The previous post is quite accurate in the assertions made. I would also bring to light the idea that "partitions" and "divisions" are critical element in the concept of fences and Wilson's play. If the fence is removed from the set, the physical representation of what Troy wishes to do to death, to pain, to emotional guilt, to responsibility, and to his own affective state of being is absent. Part of the reason why the title is so effective with the physical object of the fence is that this is what Troy thinks of his life. Fences are divisions, partitions, that he uses to keep the world at bay, to keep away the pain that he experiences, and to avoid direct examination of his consciousness and the choices that have defined it. When Troy seeks to keep death out, it is an obvious call out to create a metaphysical fence and to see it on stage in a way explores the futility of such an action.
Well, if the setting were changed, then the title would have to go. It couldn't be called Fences without a fence.

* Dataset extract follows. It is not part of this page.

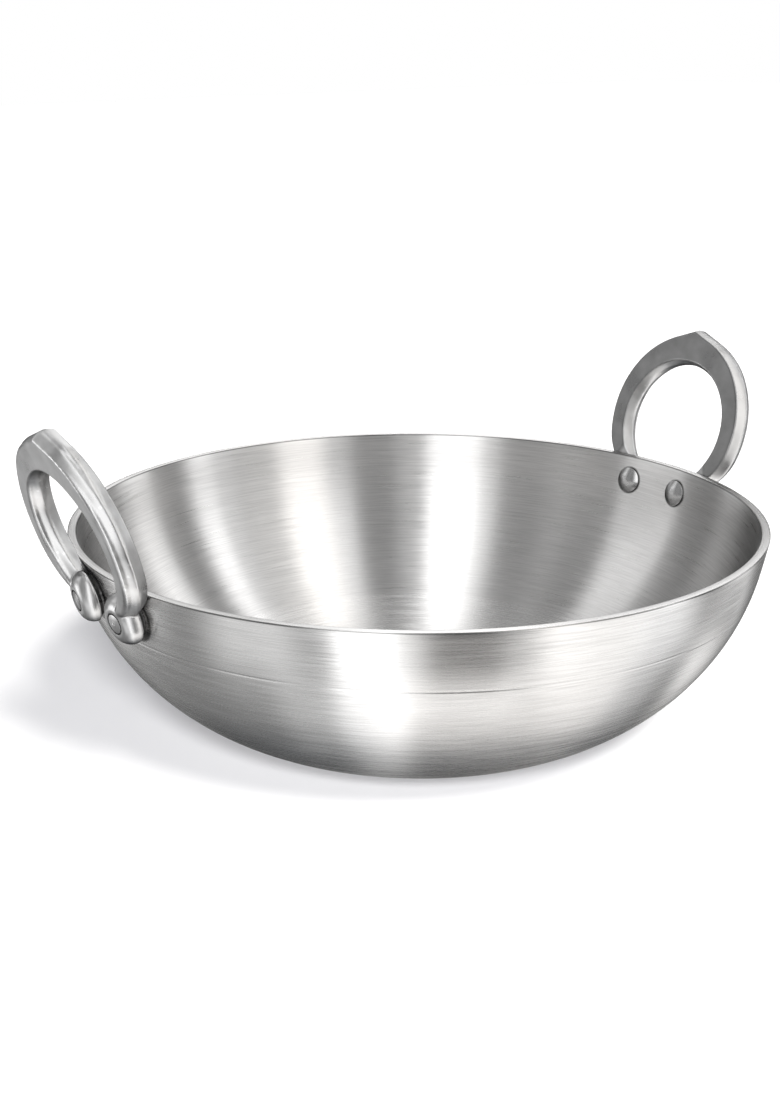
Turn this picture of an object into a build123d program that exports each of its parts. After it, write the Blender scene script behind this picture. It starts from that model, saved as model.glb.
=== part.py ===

It's got to be in the back yard, where fences go. Troy and his people have been in the back of things their whole lives. Troy has worked the back of the garbage truck: he picks up garbage from the back of white people's houses. Blacks had to sit in the back of restaurants and ride in the backs of buses.
You can't very well call the play anything else. It can't be staged on a front porch. That's not where people drink on Friday nights. That's not where you swing a bat or where you saw wood. The front yard or porch has no such connotations. It has no fences, secrets, or social barriers. It doesn't keep people in or out.
Fences is built around fences--literally. The fence is always on stage. Remove it and you have no play.